Microbiome data processing and analysis

Reads were processed in a data curation pipeline implemented in QIIME 2 version 2019.417. Reads were demultiplexed according to sample specific barcodes. Quality control was performed by truncating reads after three consecutive Phred scores lower than 20. Reads with ambiguous base calls or shorter than 150 bp after quality truncation were discarded. Amplicon Sequence variant (ASV) detection was performed using Deblur18. Unweighted UniFrac was used as a measure of beta-diversity = between sample diversity19, using a phylogenetic tree generated by SEPP20. Faith's phylogenetic diversity, Shannon diversity and evenness were calculated in QIIME 2 as measures of alpha diversity. All samples were rarefied to 2000 reads for alpha and beta diversity analysis, to avoid sample size affect. The resulting distance matrix was used to perform a principal coordinate analysis (PCoA). heatmaps were generated using Calour version 2018.10.1 with default parameters21. Differentially expressed ASVs between positive and negative results were detected using one sample per subject, with a non-parametric rank mean test as implemented in Calour21 with dsFDR multiple hypothesis correction13 (FDR < 0.25). As a second approach to test for ASVs significantly associated with COVID-19 positive test, we used MaAsLin2 (Multivariate Association with Linear Models) R package version 1.0.0.14 with an FDR of 0.25. This approach used all samples (including multiple samples per subject when available), controlling for age, gender, and patient ID as random effects.
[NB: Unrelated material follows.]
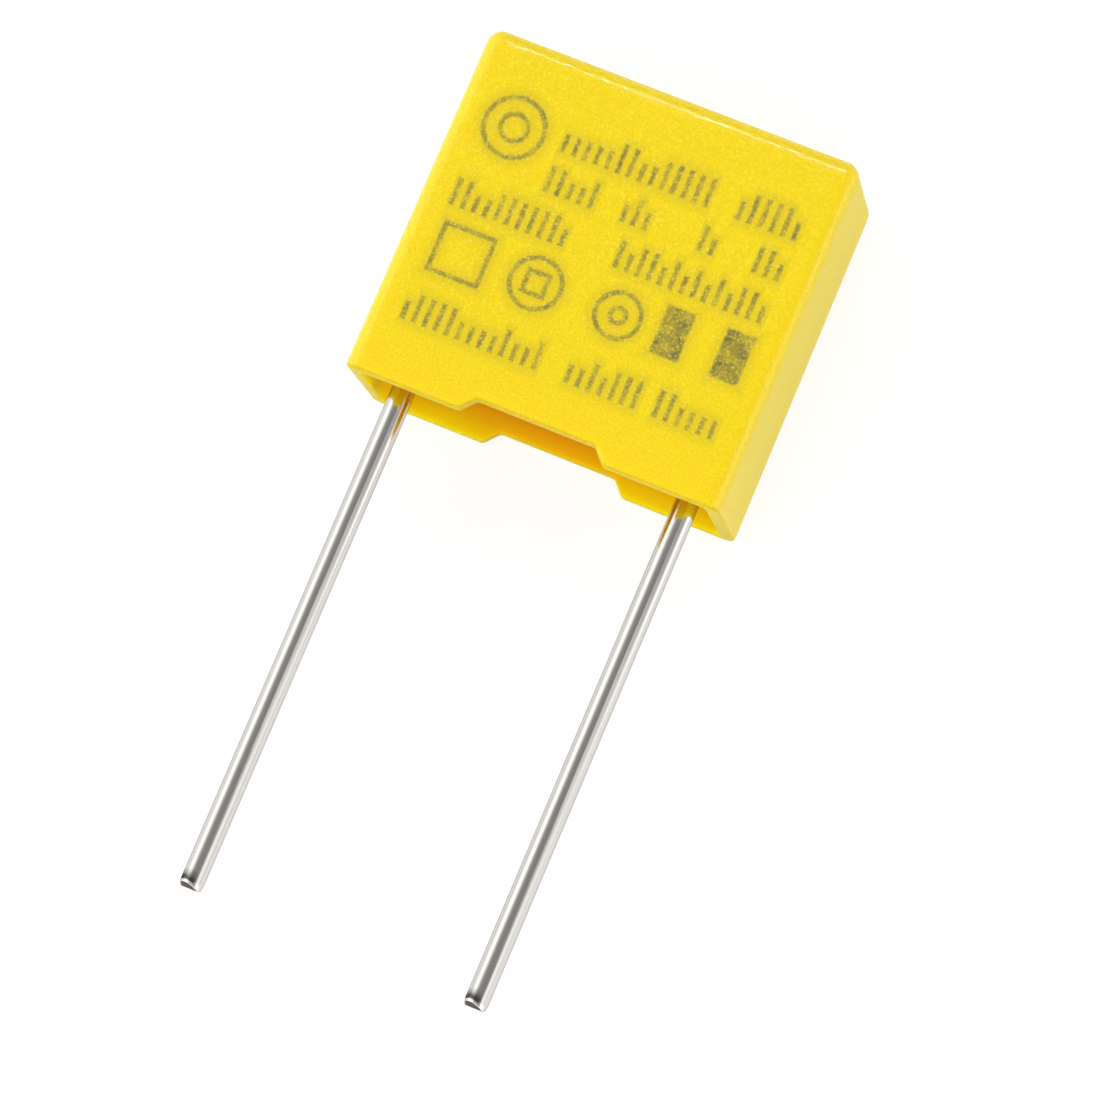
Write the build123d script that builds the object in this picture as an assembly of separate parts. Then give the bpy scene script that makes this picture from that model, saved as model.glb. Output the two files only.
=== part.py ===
from build123d import *
import math
import os

# A box-type polypropylene film capacitor with two wire leads, in millimetres.
# X runs from lead to lead, Y from the leads towards the closed end of the case, and Z up, out of
# the marked face.  The origin lies midway between the leads, on the seating plane of the feet
# (y = 0) and on the plane of the back face (z = 0), on which the capacitor lies.

# ---------------------------------------------------------------- driving dimensions

# Leads: round wire up to the resin, pressed flat inside it where it is welded on.
LEAD_PITCH = 10.0  # between the two lead axes
LEAD_DIAMETER = 0.8
LEAD_LENGTH = 17.2  # from the seating plane to the cut tip
TIP_FACET_ANGLE = 25.0  # slope of the two faces that the cutter leaves
TIP_TURN = 40.0  # how far the cutting edge is turned about the lead
LEAD_TRANSITION = 1.0  # from round wire to flat head
HEAD_THICKNESS = 0.5
HEAD_WIDTH = 1.1
HEAD_CORNER_RADIUS = 0.15
HEAD_SHORT_OF_WINDING = 1.2  # the head stops this far short of the winding's far side

# Case: one thin-walled moulding, open between the leads and slightly wider at the mouth.
SIDE_BEYOND_LEAD = 1.5  # from a lead axis to the outside of the side wall
CASE_DEPTH = 6.0
CASE_HEIGHT = 12.0
WALL = 0.5
CLOSED_END_WALL = 0.6
DRAFT_ANGLE = 0.25
OUTER_EDGE_RADIUS = 0.5
INNER_EDGE_RADIUS = 0.3
RIM_EDGE_RADIUS = 0.12

# Feet: the rim is cut back between them, which lifts the resin and rim off the board.
FOOT_LENGTH = 4.0
NOTCH_DEPTH = 0.5
NOTCH_RAMP_ANGLE = 48.0
NOTCH_CORNER_RADIUS = 0.25

# Potting resin: fills the case around the winding, with a meniscus at the walls and leads.
RESIN_BELOW_NOTCH = 1.0
MENISCUS_RADIUS = 0.6
MENISCUS_CORNER_RADIUS = 0.65  # seen along the leads, where two walls meet
MENISCUS_RISE = 0.15
LEAD_MENISCUS_WIDTH = 0.3
LEAD_MENISCUS_RISE = 0.08

# Winding: metallised film rolled up, pressed flat and sprayed with metal at both ends.
RESIN_OVER_WINDING = 0.9
RESIN_UNDER_WINDING = 0.4
RESIN_BESIDE_WINDING = 0.35
CONTACT_THICKNESS = 0.4
CONTACT_EDGE_RADIUS = 0.15

# ---------------------------------------------------------------- values that follow

LEAD_X = LEAD_PITCH / 2
LEAD_RADIUS = LEAD_DIAMETER / 2
MIDDLE_Z = CASE_DEPTH / 2
CASE_WIDTH = LEAD_PITCH + 2 * SIDE_BEYOND_LEAD
CAVITY_WIDTH = CASE_WIDTH - 2 * WALL
CAVITY_DEPTH = CASE_DEPTH - 2 * WALL
CAVITY_HEIGHT = CASE_HEIGHT - CLOSED_END_WALL
RESIN_LEVEL = NOTCH_DEPTH + RESIN_BELOW_NOTCH
CONTACT_OUTER_X = LEAD_X - LEAD_RADIUS
WINDING_LENGTH = 2 * (CONTACT_OUTER_X - CONTACT_THICKNESS)
WINDING_LOW_Y = RESIN_LEVEL + RESIN_OVER_WINDING
WINDING_HIGH_Y = CAVITY_HEIGHT - RESIN_UNDER_WINDING
WINDING_WIDTH = WINDING_HIGH_Y - WINDING_LOW_Y
WINDING_THICKNESS = CAVITY_DEPTH - 2 * RESIN_BESIDE_WINDING
HEAD_LOW_Y = RESIN_LEVEL + LEAD_TRANSITION
HEAD_HIGH_Y = WINDING_HIGH_Y - HEAD_SHORT_OF_WINDING


def plane_across(y, x=0.0):
    """A plane at right angles to the leads, halfway through the case, facing the closed end."""
    return Plane(origin=(x, y, MIDDLE_Z), x_dir=(1, 0, 0), z_dir=(0, 1, 0))


# ---------------------------------------------------------------- case


def drafted_block(width, depth, height, edge_radius):
    """A block that stands on the seating plane and narrows upwards, rounded all but its foot."""
    seat = plane_across(0)
    block = extrude(seat * Rectangle(width, depth), height)
    walls = block.faces().filter_by(Axis.Y, reverse=True)
    block = draft(walls, seat, DRAFT_ANGLE)
    edges_above_foot = [edge for edge in block.edges() if edge.center().Y > edge_radius]
    return fillet(edges_above_foot, edge_radius)


def notch_cutter():
    """A bar through both broad walls that cuts the rim back between the feet."""
    ramp_run = NOTCH_DEPTH / math.tan(math.radians(NOTCH_RAMP_ANGLE))
    length_at_seat = CASE_WIDTH - 2 * FOOT_LENGTH
    outline = Trapezoid(length_at_seat + 2 * ramp_run, 2 * NOTCH_DEPTH, NOTCH_RAMP_ANGLE)
    inner_corners = outline.vertices().group_by(Axis.Y)[-1]
    return extrude(fillet(inner_corners, NOTCH_CORNER_RADIUS), CASE_DEPTH)


def outer_rim_edges(body):
    """The edges on which the outside of the walls ends at the rim, feet and notches alike."""
    past_middle_of_wall = 0.6 * WALL
    found = []
    for edge in body.edges():
        middle = edge @ 0.5
        outside_x = abs(middle.X) - CAVITY_WIDTH / 2
        outside_z = abs(middle.Z - MIDDLE_Z) - CAVITY_DEPTH / 2
        if middle.Y <= NOTCH_DEPTH and max(outside_x, outside_z) > past_middle_of_wall:
            found.append(edge)
    return found


outside = drafted_block(CASE_WIDTH, CASE_DEPTH, CASE_HEIGHT, OUTER_EDGE_RADIUS)
cavity = drafted_block(CAVITY_WIDTH, CAVITY_DEPTH, CAVITY_HEIGHT, INNER_EDGE_RADIUS)
case = outside - cavity - notch_cutter()
case = fillet(outer_rim_edges(case), RIM_EDGE_RADIUS)

# ---------------------------------------------------------------- winding and end contacts


def roll_section(x):
    """The flattened outline of the roll, on a plane at x that faces along the roll."""
    middle_y = (WINDING_LOW_Y + WINDING_HIGH_Y) / 2
    plane = Plane(origin=(x, middle_y, MIDDLE_Z), x_dir=(0, 1, 0), z_dir=(1, 0, 0))
    return plane * SlotOverall(WINDING_WIDTH, WINDING_THICKNESS)


def end_contact(side):
    """The sprayed metal on one end of the roll, with a rounded outer edge (side is -1 or 1)."""
    layer = extrude(roll_section(side * WINDING_LENGTH / 2), side * CONTACT_THICKNESS)
    outer_edges = layer.edges().group_by(Axis.X)[-1 if side > 0 else 0]
    return fillet(outer_edges, CONTACT_EDGE_RADIUS)


winding = extrude(roll_section(0), WINDING_LENGTH / 2, both=True)
contact_left = end_contact(-1)
contact_right = end_contact(1)

# ---------------------------------------------------------------- leads


def pinch_cut_shape():
    """A long prism with a blunt two-sided point at the tip of a lead, on the Y axis."""
    half = LEAD_DIAMETER
    point_height = half * math.tan(math.radians(TIP_FACET_ANGLE))
    outline = Polyline(
        (0, -LEAD_LENGTH),
        (half, point_height - LEAD_LENGTH),
        (half, CASE_HEIGHT),
        (-half, CASE_HEIGHT),
        (-half, point_height - LEAD_LENGTH),
        close=True,
    )
    prism = extrude(make_face(outline), half, both=True)
    return Rot(0, TIP_TURN, 0) * prism


def lead(side):
    """Round wire, a transition and the flat head against the end contact (side is -1 or 1)."""
    axis_x = side * LEAD_X
    head_x = side * (CONTACT_OUTER_X + HEAD_THICKNESS / 2)
    round_section = plane_across(RESIN_LEVEL, axis_x) * Circle(LEAD_RADIUS)
    flat_outline = RectangleRounded(HEAD_THICKNESS, HEAD_WIDTH, HEAD_CORNER_RADIUS)
    flat_section = plane_across(HEAD_LOW_Y, head_x) * flat_outline
    wire = extrude(round_section, -LEAD_LENGTH - RESIN_LEVEL)
    transition = loft([round_section, flat_section], ruled=True)
    head = extrude(flat_section, HEAD_HIGH_Y - HEAD_LOW_Y)
    wire = wire & (Pos(axis_x, 0, MIDDLE_Z) * pinch_cut_shape())
    return wire + transition + head


lead_left = lead(-1)
lead_right = lead(1)

# ---------------------------------------------------------------- potting resin


def free_surface_tool():
    """What stays empty at the mouth: its rounded edge leaves the meniscus along the walls."""
    arc_leg = math.sqrt(MENISCUS_RADIUS**2 - (MENISCUS_RADIUS - MENISCUS_RISE) ** 2)
    beyond_wall = MENISCUS_RADIUS - arc_leg
    outline = RectangleRounded(
        CAVITY_WIDTH + 2 * beyond_wall,
        CAVITY_DEPTH + 2 * beyond_wall,
        MENISCUS_CORNER_RADIUS,
    )
    tool = extrude(plane_across(RESIN_LEVEL) * outline, -2 * RESIN_LEVEL)
    surface_edges = tool.edges().group_by(Axis.Y)[-1]
    return fillet(surface_edges, MENISCUS_RADIUS)


def lead_meniscus(side):
    """The small collar that the resin climbs up a lead (side is -1 or 1)."""
    inner = (0, -LEAD_MENISCUS_RISE)
    top = (LEAD_RADIUS, -LEAD_MENISCUS_RISE)
    outer = (LEAD_RADIUS + LEAD_MENISCUS_WIDTH, 0)
    slope = TangentArc(outer, top, tangent=(-1, 0))
    outline = slope + Polyline(top, inner, (0, LEAD_RADIUS), (outer[0], LEAD_RADIUS), outer)
    collar = revolve(make_face(outline), Axis.Y)
    return Pos(side * LEAD_X, RESIN_LEVEL, MIDDLE_Z) * collar


resin = cavity - free_surface_tool() + lead_meniscus(-1) + lead_meniscus(1)
for embedded in (winding, contact_left, contact_right, lead_left, lead_right):
    resin -= embedded

# ---------------------------------------------------------------- export

os.makedirs("parts", exist_ok=True)
export_step(case, "parts/case.step")
export_step(resin, "parts/epoxy_fill.step")
export_step(winding, "parts/film_winding.step")
export_step(contact_left, "parts/end_contact_left.step")
export_step(contact_right, "parts/end_contact_right.step")
export_step(lead_left, "parts/lead_left.step")
export_step(lead_right, "parts/lead_right.step")
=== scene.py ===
import math

import bmesh
import bpy
import numpy as np
from mathutils import Matrix, Vector


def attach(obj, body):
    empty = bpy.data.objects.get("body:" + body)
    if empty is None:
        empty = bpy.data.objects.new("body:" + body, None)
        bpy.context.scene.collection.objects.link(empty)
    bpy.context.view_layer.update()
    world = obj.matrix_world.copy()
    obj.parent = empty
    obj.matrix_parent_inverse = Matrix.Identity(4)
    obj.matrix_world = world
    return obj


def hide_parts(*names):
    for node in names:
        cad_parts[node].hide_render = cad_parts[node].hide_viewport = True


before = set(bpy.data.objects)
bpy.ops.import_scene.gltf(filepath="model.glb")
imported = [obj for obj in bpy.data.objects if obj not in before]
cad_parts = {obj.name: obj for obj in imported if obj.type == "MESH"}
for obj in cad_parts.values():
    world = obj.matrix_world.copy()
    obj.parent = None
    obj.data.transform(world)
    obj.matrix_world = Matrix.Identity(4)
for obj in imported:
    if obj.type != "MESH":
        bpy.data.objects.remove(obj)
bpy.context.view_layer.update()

# --- Viewpoint ---------------------------------------------------------------------------------
# A long lens looks down on the capacitor as it lies on its back, a little from the right and from
# the lead side.  The frame is square and turned, so that the leads point down to the left.
# Throughout, sizes are in millimetres, and MM turns them to metres.

MM = 0.001
LENS_PER_SENSOR = 4.551
SENSOR = 36.0
NEAREST_SEEN = 10.0
FARTHEST_SEEN = 10000.0
camera_place = Vector((30.592, -20.272, 159.925)) * MM
camera_aim = Vector((2.044, -3.09, 6.0)) * MM
camera_up = Vector((-0.3661, 0.9149, 0.17))

looking = (camera_aim - camera_place).normalized()
to_the_right = looking.cross(camera_up).normalized()
camera_turn = Matrix((to_the_right, to_the_right.cross(looking), -looking)).transposed()
camera_data = bpy.data.cameras.new("long_lens")
camera_data.sensor_width = SENSOR
camera_data.lens = LENS_PER_SENSOR * SENSOR
camera_data.clip_start = NEAREST_SEEN * MM
camera_data.clip_end = FARTHEST_SEEN * MM
camera = bpy.data.objects.new("camera", camera_data)
camera.matrix_world = Matrix.Translation(camera_place) @ camera_turn.to_4x4()
bpy.context.scene.collection.objects.link(camera)
bpy.context.scene.camera = camera

# --- Case --------------------------------------------------------------------------------------
# The case is one injection moulding of glass-filled PBT, with thin drafted walls.  Its open side
# faces the leads.  Its rim is cut back between the two feet of each broad wall, so that the resin
# stays clear of the board and flux can be washed out.

CASE_HALF_WIDTH = 6.5
CASE_HALF_DEPTH = 3.0
CASE_HEIGHT = 12.0
CASE_WALL = 0.5
CLOSED_END_WALL = 0.6
DRAFT_PER_MM = math.tan(math.radians(0.25))
OUTER_RADIUS = 0.5
INNER_RADIUS = 0.3
RIM_RADIUS = 0.14
RIM_INNER_RADIUS = 0.04
NOTCH_HALF_SEAT = 2.5
NOTCH_DEPTH = 0.5
NOTCH_RAMP = math.radians(48)
NOTCH_TOP_RADIUS = 0.25
NOTCH_FOOT_RADIUS = 0.2
MIDDLE = CASE_HALF_DEPTH
SAME_PLACE = 0.0002


def degrees(first, last, count):
    """Evenly spaced angles from first to last, given in degrees and returned in radians."""
    return np.radians(np.linspace(first, last, count))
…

PERMANOVA: Quantifications of variance were calculated using PERMANOVA with the adonis function in the R package Vegan22, using 999 iterations, on the rarefied Unweighted UniFrac distance values. The total variance explained by each variable was calculated independently of other variables (that is, as the sole variable in the model).

Data availability

The study datasets were deposited at the National Center for Biotechnology Information as BioProject PRJNA688646.